Mélomanie violinist Christof Richter and guest cellist Todd Thiel teamed up to offer a picture of Hungary with a performance of Hungarian Folk Melodies by Bela Bartok. These duos are relatively modest Bartok but each has so much dimension and incident that it constitutes a remarkably miniature world. Richter and Thiel play in full classical tone but without smoothing over the rough edges, imparting a rustic quality to the performance.

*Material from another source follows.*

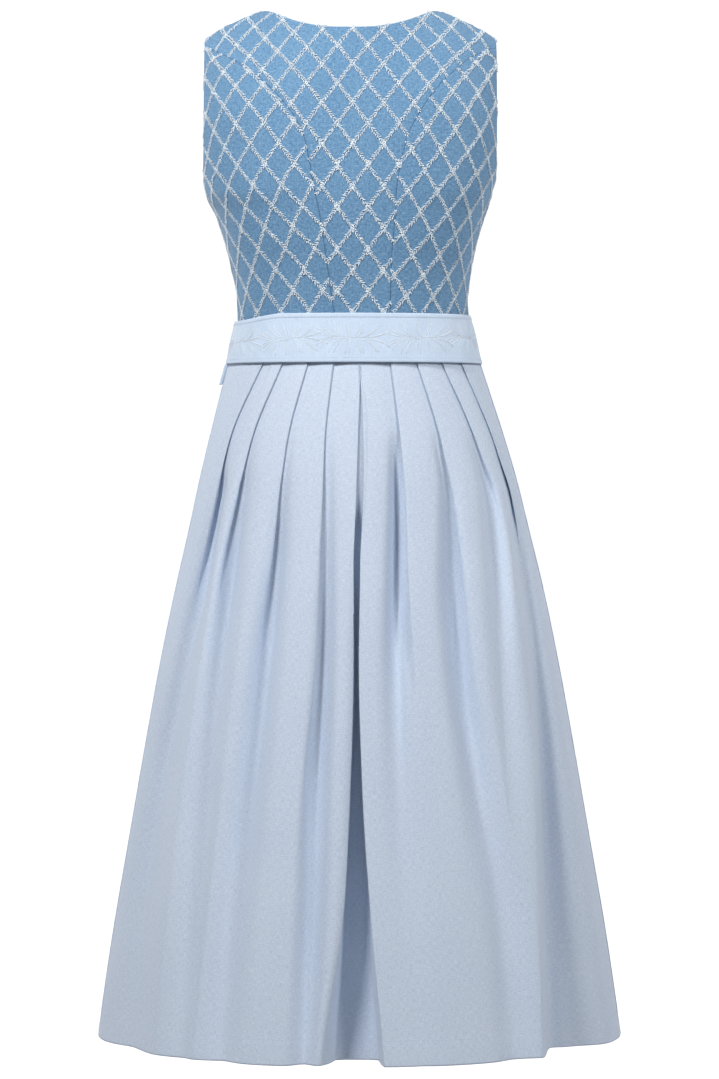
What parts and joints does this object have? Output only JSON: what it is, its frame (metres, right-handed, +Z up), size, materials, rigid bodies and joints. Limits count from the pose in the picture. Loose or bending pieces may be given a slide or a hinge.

Richardson and Cope came together to perform two rarely heard gems from the Beethoven catalog: the Sonatina in C Minor and the Adagio in E-Flat Major. These pieces were originally scored for harpsichord and mandolin, an instrument that was enjoying a period of popularity among the cultured nobility when Beethoven was a young composer. Both are charming pieces that reveal the nature of salon music in 18th Century Vienna and the budding talents of the young composer.
Rounding out the program were a Sonata in A Minor by Telemann whose chamber works were well-known for their considerable panache and Quantz’s Quartet No. 5 in C Major, a splendidly vigorous and inventive contrapuntal work, quite different in style from his rather gallant flute concertos.
The ensemble performs the concert again on Sunday, October 25, at the Smyrna Opera House, in partnership with Gable Music Ventures. Tickets for that performance are still available at www.brownpapertickets.com.
See www.melomanie.org.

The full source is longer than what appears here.